ITグループは、技術やインフラに注力する時間を減らさねばならず、代わりに計測可能な業務的価値を提供するシステム(すなわちサービス)を提供することに集中しなければなりません。

提供するWebサービスを使ってくれるパートナの広がりをうまく利用することで、それらサービスをより良いものにすることに注力することができます。これは他者との差別化をしているものに集中することができるということです。

氏は「伝統的なエンタープライズSOAはオープンAPIの世界から学ぶものが多い」と強く主張し、SOAを新興企業のように実現するためのガイダンスを提供している。その際、価値を推進するような主要な考慮事項を強調し、Web上で利用できるサービスAPIから考え方を借りることをエンタープライズに推奨している。

  1. 使いやすさ どのようなプラットフォーム、ツール、プログラミングからでもサービスを利用できるようにする。
  2. 報告/課金 何にコストがかかっているかを顧客にはっきりと理解させることが推奨されます。これはリソースを賢く使うためです。また、顧客が何を使っているのかを見えるようにすることで、ポジティブなフィードバックループが用いられ、サービスの適切で賢い利用が促進されます。
  3. アカウント管理 オープンAPIはどれも、誰が使っているのか、あるいはカスタマサービスの提供や利用の追跡、アカウンタビリティの生成のために誰が使われているのかということに強く結びつけられます。またこのことは、クラスの異なる顧客に対するサービスレベルの質や、その他のより洗練された尺度にとっても本質的なものです。
  4. セルフサービス パブリックAPIの主要な側面の1つに、時間のかかる企業対企業の交渉や提携の過程を経ることなく利用できるというものがあります。
  5. 開発者コミュニティ APIは開発者が利用するにあたって、群を抜いて魅力的で使いやすい選択肢を提供できるかということにかかっています。もし最初の概念実証("proof-of-concept")がうまくいけば、APIはそこで業務上の関係となります。
  6. 公正なライセンス 理想的なライセンスとはAPIサービスの利用者が、業務を行う上でその機能を再利用できるようにするものであり、そのようなライセンスは、APIをできる限り柔軟な仕方で利用できるような合法的権限を提供するものです。 
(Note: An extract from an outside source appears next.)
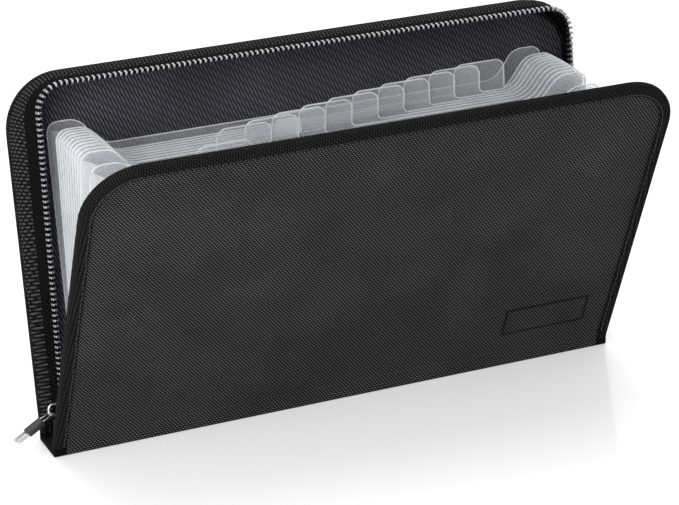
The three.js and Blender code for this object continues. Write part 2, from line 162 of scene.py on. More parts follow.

Hinchcliffe氏は、SOA構想がWeb上のサービスAPIと似た機能を提供できるようにするためにはどのように優先順位をつけ直せば良いのかについて興味深い視座を提示している。そこで考慮されているのは、開発され、市場に出され、協業に用いられた経緯であり、パートナが業務的価値を最大化するために、台頭しつつあるクラウドアーキテクチャに手を伸ばして活用できるような機会を提供するものでもある。